Most of the complexity in this approach is in the work required to get min and max values from three columns in a single table. The topic of the post – calling a custom function inside a dataflow entity definition – is trivial.

When we’re done, the list of entities only shows Order and Date, because these are the only two queries that are being loaded into the dataflow’s CDM folder storage.
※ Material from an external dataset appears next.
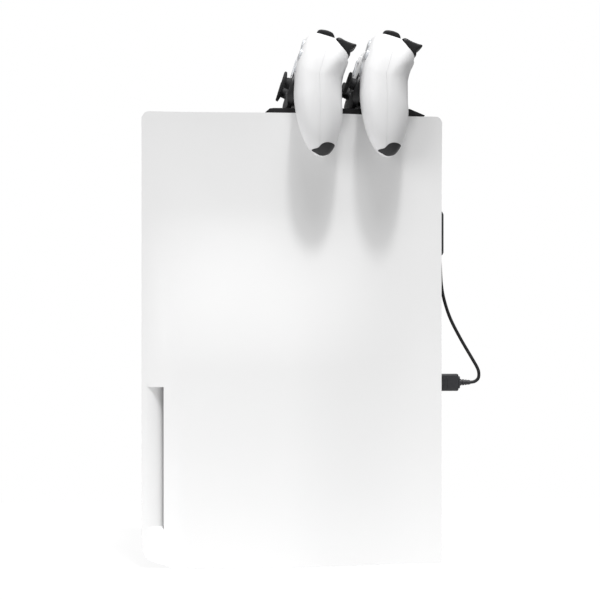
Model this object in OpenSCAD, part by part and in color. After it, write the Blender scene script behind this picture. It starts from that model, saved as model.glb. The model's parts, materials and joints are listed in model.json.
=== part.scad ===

But the definition of the Date query includes the use of a custom function, which allows us to have rich and possibly complex functionality included in the dataflow code, and referenced by one or more entities as necessary.


[1] I was inspired to write this post when I saw this idea on ideas.powerbi.com. If this capability is obscure enough to get its own feature request and over a dozen votes, it probably justifies a blog post.

[2] And the same code, copied and pasted, like real developers do.